By Jack Pluth and Justin Malone, Staff Writer and World News Editor
Ohio Representative Jim Jordan delayed a second vote on his possible ascension to become the next Speaker of the House last night after the removal of Kevin McCarthy from the position.
McCarthy’s removal marks the first time in American history that the position has been vacated. McCarthy’s term as Speaker of the House had not yet reached its one-year mark.
After McCarthy vacated the Speaker role, Representative Patrick McHenry was designated with the speaker pro tempore role and is presiding over the House with limited powers. Because of this development, major bills focusing on major issues like the conflict in Israel and the looming government shutdown in November have been stalled.
A resolution proposed by Representative Mike Kelly last Monday would temporarily expand McHenry’s powers until Nov. 17 or until a new Speaker is elected. If this resolution passes, the House could hold votes necessary to fund the government beyond the shutdown date and pass legislation.
After several deliberations, including Representative Steve Scalise bowing out from consideration for Speaker in face of opposition from hard-right conservatives, the GOP nominated Jordan for the role last Friday.
Jordan, who serves as chairman of the Judiciary Committee and founded the Freedom Caucus, received the nomination after garnering 124 votes in a secret party ballot, far short of the 217 votes he likely needs to win the speakership.
Yesterday, Jordan failed to win enough votes to be elected as Speaker as the House voted 200 to 232 to reject the nomination with 20 Republicans voting against Jordan. The House delayed a second vote on Jordan until 11 a.m. today, further demonstrating divisions in the chamber.

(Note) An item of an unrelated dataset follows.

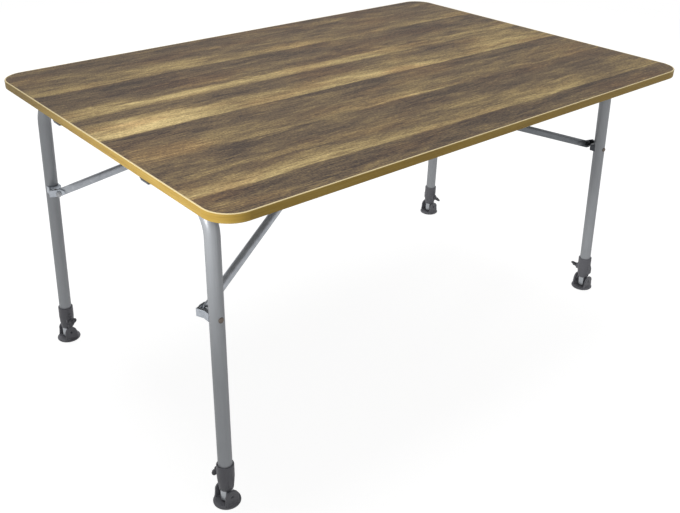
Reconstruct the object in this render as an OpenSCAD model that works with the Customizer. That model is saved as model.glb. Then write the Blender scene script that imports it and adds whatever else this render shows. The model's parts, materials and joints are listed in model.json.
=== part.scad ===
// Folding camping table with telescopic legs.
// Two U-shaped tube frames hang from saddles under the board and fold up against it.
// Four struts hook onto keeper pins under the middle and hold the frames apart.
// The origin is on the floor below the middle of the board, X runs along the board and Z is up.
// Every corner is modelled at the front left and mirrored to its place.

/* [Table top] */
// Length of the table top
top_l = 1150; // [1050:10:1300]
// Width of the table top
top_w = 790; // [740:10:900]
// Height of the top surface with the feet pushed in
top_h = 583; // [570:1:620]
// Thickness of the board
top_t = 15; // [14:1:20]
// Corner radius of the table top in plan
corner_r = 48; // [30:2:80]
// Thickness of the edge band
band_t = 2.6; // [1.6:0.2:4]
// Radius on the two long edges of the edge band
band_round = 1.2; // [0.6:0.2:1.4]
// Depth of the edge band's tongue in the board
tongue_l = 7; // [4:1:12]
// Thickness of the edge band's tongue
tongue_t = 2; // [1.5:0.5:3]

/* [Leg frames] */
// Outer diameter of the leg tube
leg_d = 25; // [24:0.5:26]
// Wall of the leg tube
leg_wall = 1.5; // [1:0.1:2]
// Bend radius of the leg tube at its centre line
bend_r = 50; // [45:1:60]
// Distance of each hinge axis from the end of the table top
hinge_inset = 45; // [42:1:70]
// Depth of the left hinge axis below the board
left_drop = 15; // [15:1:18]
// Depth of the right hinge axis below the board, so that its frame folds under the left one
right_drop = 39; // [38:1:44]
// Half width of the left frame at its crossbar
left_half = 297; // [290:1:310]
// Half width of the right frame at its crossbar
right_half = 251; // [246:1:256]
// Outward lean of both frames
end_splay = 1.8; // [1:0.1:2.2]
// Sideways splay of the left legs
left_splay = 2.3; // [2:0.1:2.6]
// Sideways splay of the right legs
right_splay = 2; // [1.8:0.1:2.4]
// Height of the leg tube's open end
tube_end_h = 42; // [40:1:44]

/* [Hinge saddles] */
// Distance of each saddle from the table's long centre line
saddle_y = 160; // [140:5:170]
// Length of a saddle along the crossbar
saddle_l = 30; // [24:1:36]
// Half width of a saddle across the crossbar
saddle_half = 32; // [30:1:34]
// Slope of the saddle's ends towards the board
saddle_slope = 5; // [2:1:8]
// Thickness of the saddle strap
strap_t = 2; // [1.5:0.5:2.5]
// Distance from the strap's sides to the saddle's sides
strap_margin = 3; // [1:0.5:4]
// Distance of each saddle screw from the crossbar's axis
saddle_screw_x = 24; // [22:1:25]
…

Republican holdouts mainly consisted of legislative members who objected to Jordan’s record and fear that Jordan could alienate voters in certain districts. A large share of those who voted against Jordan came from members of the Appropriations and Armed Service Committees, which help direct legislation and governmental tasks in the House.
The removal of McCarthy stemmed from the Republicans’ razor-thin majority in the House, which was created by the 2022 midterm election results. This majority allowed the Republicans to appoint McCarthy as Speaker of the House, albeit after 15 attempts to unite his party and from support by the Freedom Caucus.
McCarthy’s appointment required deliberation between him and a group of further-right Republicans under the banner of the “Freedom Caucus,” led by Florida representative Matt Gaetz.
Gaetz launched his major offensive efforts to boot McCarthy from his position on Oct. 2 and did so through a provision made by McCarthy in January in which only one representative was needed to bring up a “motion to vacate” vote. No Democratic representatives voted to retain McCarthy as the speaker.
Citing a failure of the current speaker to “fulfill his promises,” Gaetz’s efforts, along with a group of seven other House Republicans, joined with the Democrats to remove McCarthy as speaker.
“Speaker McCarthy made an agreement with House conservatives in January, and since then he’s been in brazen, repeated material breach of that agreement,” Gaetz said. “This agreement (to avoid a government shutdown) that he made with Democrats to really blow past a lot of the spending guardrails we set up is a last straw,” Gaetz continued.
McCarthy was stripped of his position as Speaker of the House of Representatives in a 216-210 vote.
“I may have lost this vote today, but as I walk out of this chamber I feel fortunate to have served,” McCarthy said at a press conference.
Speculation has arisen from far-right conservatives that McCarthy’s replacement would have to have bipartisan support if they intend on keeping their position.